Joint 70th Rocky Mountain Annual Section / 114th Cordilleran Annual Section Meeting - 2018

Paper No. 33-1
Presentation Time: 10:20 AM

STRATIGRAPHY AND SEDIMENTOLOGY OF THE MURRAY FORMATION, AS OBSERVED USING THE MARS SCIENCE LABORATORY CURIOSITY ROVER


EDGAR, Lauren A.1, FEDO, Christopher M.2, FRAEMAN, Abigail A.3, GUPTA, Sanjeev4, GROTZINGER, John P.5, STACK, Kathryn M.6, BANHAM, Steven G.4, STEIN, Nathaniel5, EDGETT, Kenneth S.7 and RUBIN, David M.8, (1)U.S. Geological Survey, Astrogeology Science Center, 2255 N. Gemini Drive, Flagstaff, AZ 86001, (2)Department of Earth & Planetary Sciences, University of Tennessee, 1621 Cumberland Avenue, 602 Strong Hall, Knoxville, TN 37996-1526, (3)Jet Propulsion Laboratory, California Institute of Technology, M/S 183-301, 4800 Oak Grove Drive, Pasadena, CA 91109, (4)Earth Science and Engineering, Imperial College London, South Kensington Campus, London, SW7 2AZ, United Kingdom, (5)Geological and Planetary Sciences, California Institute of Technology, 1200 E. California Blvd, Pasadena, CA 91125, (6)Jet Propulsion Laboratory, California Institute of Technology, 4800 Oak Grove Drive, Pasadena, CA 91109, (7)Malin Space Science Systems, P.O. Box 90148, San Diego, CA 92191-0148, (8)Earth and Planetary Sciences, UC Santa Cruz, 1156 High St, Santa Cruz, CA 950604

Since landing in Gale crater, the Mars Science Laboratory Curiosity rover has investigated more than 350 m of stratigraphy, revealing a rich array of clastic sedimentary rocks.

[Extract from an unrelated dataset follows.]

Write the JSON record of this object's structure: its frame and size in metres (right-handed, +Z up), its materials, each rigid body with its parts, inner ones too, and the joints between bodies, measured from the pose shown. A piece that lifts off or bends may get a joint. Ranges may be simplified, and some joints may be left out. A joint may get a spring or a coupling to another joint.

Gale is a 154 km diameter impact crater located on fluvially-dissected, cratered highlands bedrock along the martian dichotomy. For more than 1200 sols, the rover has been used to explore the Murray formation, which represents more than 300 m of stratigraphy and forms the lowermost stratal package of the crater’s central mound, Aeolis Mons. The Murray formation is a diverse package of sedimentary facies, interpreted to consist predominantly of mudstones deposited in a lacustrine setting. Most recently, the rover team has been exploring a prominent geomorphic and spectrally distinctive landform known as Vera Rubin Ridge (VRR), searching for changes in composition and depositional environment. The majority of the strata explored on VRR are characterized by a fine-grained facies (grain sizes of very fine sand and smaller) exhibiting continuous planar lamination. Individual laminae are generally ~0.6-0.7 mm thick and can be traced laterally for several meters. Outcrops at the base of the section are crosscut by abundant fine fractures and curvi-planar calcium sulfate veins. At higher elevations along the ridge, there is a distinct boundary that marks a transition to more variable facies with notable color differences. A few isolated outcrops reveal decimeter to meter-scale inclined strata that dip in multiple directions, which hint at possible slumping and deformation (still under investigation). Minor outcrops of low-angle stratification suggest possible interruption by eolian or subaqueous transport processes in what was otherwise a continuous record of lacustrine sedimentation. This is consistent with prior observations of the Murray formation, and the strata in the ridge appear to be a continuation of the Murray formation with no significant observable gaps in the stratigraphic record. Collectively, the rocks exposed at VRR provide additional evidence for a long-lived lacustrine environment, recording the progressive infilling of the Gale crater basin.